(‘Write a pair of poems; one that focuses on an indoor activity, and one on an outdoor activity. How has your notion of those designations been transformed since the pandemic? Are there new designations you’ve created?’ I’ve been spending more time outdoors, or differently outdoors, not yet bored by walking the same paths or visiting the same places or writing poems about the same things. Different story indoors…)
Outdoors, I walk. I feel at home
here, on paths I’ve walked before, more often
these days than before. I sit in an oak I’ve made
friends with, admire its new leaves, wonder
what to call their shade of green. Listen to birds,
to fellow walkers talking with dogs. Say hello
as they pass, out of the way but jointly smiling at
this place. I take in the beauty of bluebells. Webs
made by spiders. Ferns unfurling. The murmurs
of streams. Blades of grass in the morning sun.
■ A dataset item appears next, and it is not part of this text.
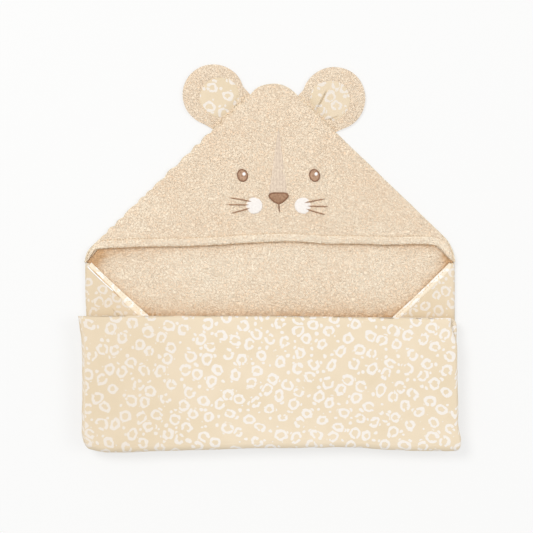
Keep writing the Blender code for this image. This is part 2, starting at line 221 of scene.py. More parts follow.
class Shader:
    """A material's nodes, made one at a time."""

    def __init__(self, name):
        self.material = bpy.data.materials.new(name)
        self.material.use_nodes = True
        self.tree = self.material.node_tree
        self.out = self.tree.nodes["Principled BSDF"]

    def put(self, node, inputs):
        for key, value in inputs.items():
            if isinstance(value, bpy.types.NodeSocket):
                self.tree.links.new(value, node.inputs[key])
            else:
                node.inputs[key].default_value = value

    def node(self, kind, inputs, **settings):
        made = self.tree.nodes.new("ShaderNode" + kind)
        for key, value in settings.items():
            setattr(made, key, value)
        self.put(made, inputs)
        return made

    def math(self, operation, a, b=0.0, clamp=False):
        return self.node("Math", {0: a, 1: b}, operation=operation, use_clamp=clamp).outputs[0]

    def add(self, first, *others):
        for other in others:
            first = self.math("ADD", first, other)
        return first

    def minus(self, a, b):
        return self.math("SUBTRACT", a, b)

    def times(self, a, b):
        return self.math("MULTIPLY", a, b)

    def vector(self, operation, a, b=None):
        """b is the other vector, or the factor of SCALE."""
        made = self.node("VectorMath", {0: a}, operation=operation)
        if b is not None:
            self.put(made, {"Scale" if operation == "SCALE" else 1: b})
        return made.outputs["Value" if operation == "LENGTH" else "Vector"]

    def mix(self, factor, a, b):
        made = self.node("Mix", {"Factor": factor, "A": a, "B": b}, data_type="RGBA")
        return made.outputs["Result"]

    def cloth(self):
        """Place on the cloth in millimetres, and the third value from 0 to 1."""
        where = self.node("Attribute", {}, attribute_name="cloth").outputs["Vector"]
        where = self.vector("SCALE", where, 1000.0)
        third = self.node("SeparateXYZ", {0: where}).outputs[2]
        return self.vector("MULTIPLY", where, (1.0, 1.0, 0.0)), third

    def texture(self, place, cell, detail=2.0):
        return self.node("TexNoise", {"Vector": place, "Scale": 1 / cell, "Detail": detail}).outputs["Fac"]

    def spread(self, value, low, high):
        """Value carried from low..high to 0..1."""
        return self.node("MapRange", {0: value, 1: low, 2: high}).outputs[0]

    def bump(self, height, distance, strength):
        made = self.node("Bump", {"Height": height, "Distance": distance, "Strength": strength})
        return made.outputs["Normal"]

    def finish(self, colour, normal, roughness, sheen, sheen_tint, specular=0.15):
        self.put(self.out, {
            "Base Color": colour,
            "Normal": normal,
            "Roughness": roughness,
            "Sheen Weight": sheen,
            "Sheen Roughness": 0.6,
            "Sheen Tint": rgba(sheen_tint),
            "Specular IOR Level": specular,
        })
        return self.material


def rgba(colour):
    """Colour from 0 to 255 as shown on a screen, as the shader wants it."""
    shown = [c / 255 for c in colour]
    return (*(c / 12.92 if c <= 0.04045 else ((c + 0.055) / 1.055) ** 2.4 for c in shown), 1)


def terry(name, light, dark, deep=(190, 150, 112), loop=1.8, depth=0.8):
    """Looped pile: loop is a loop's width and depth its height, in millimetres."""
    s = Shader(name)
    place, painted_shade = s.cloth()
    curl = s.node("TexNoise", {"Vector": place, "Scale": 0.75 / loop, "Detail": 1.0, "Distortion": 0.9})
    curl = s.math("ABSOLUTE", s.minus(curl.outputs["Fac"], 0.5))
    curl = s.minus(1.0, s.spread(curl, 0.0, 0.16))
    cells = s.node("TexVoronoi", {"Vector": place, "Scale": 1 / (0.8 * loop)}).outputs["Distance"]
    fuzz = s.texture(place, 0.6)
    broad = s.spread(s.texture(place, 52.0), 0.35, 0.65)
    patchy = s.spread(s.texture(place, 12.0, 3.0), 0.35, 0.65)
    height = s.add(s.minus(curl, s.times(cells, 0.5)), s.times(fuzz, 0.3))
    # shade darkens the pile between its loops, painted shade in its crevices, and adds tone that differs at
    # random.
    shade = s.times(s.minus(1.0, curl), 0.60)
    shade = s.add(shade, s.times(cells, 0.34), s.times(fuzz, 0.18))
    shade = s.add(shade, s.times(s.minus(patchy, 0.5), 0.10), s.times(s.minus(broad, 0.5), 0.16))
    colour = s.mix(s.spread(shade, 0.20, 1.0), rgba(light), rgba(dark))
    # Painted shade: the third cloth value mixes in deep, a darker colour for folds, the hem and the corners.
    colour = s.mix(s.spread(painted_shade, 0.0, 1.0), colour, rgba(deep))
    return s.finish(colour, s.bump(height, depth * MM, 0.9), 0.95, 0.12, (255, 244, 230))


RING_CELL = 17.8
SPOT_CELL = 8.4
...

A broken bird’s egg, blue with grey specks. I send
a picture from a place we love, a good morning
message to my son : ) He sends one back : (
computer screen, essay on vikings: violent or not?
I almost walk into a chestnut leaf – seven in one,
uplifted by the breeze as I watch. It keeps rising,
makes me laugh. Back down, almost home, I join
the bakehouse queue. At the thought of coffee,
I contemplate going back indoors. Or through,
into the garden. For now.
Indoors, I sit in a corner of this
living-room dining-room kitchen office. I look
at a screen, try to focus on identity politics
in Nigeria, the practice of dignity in Belfast.
Keep an eye on Prime Minister’s Questions.
Book a place for a zoom performance, a theatre
in Zurich. Move between screens and apps.
I hear a buzz, go to investigate, learn it’s a hoverfly.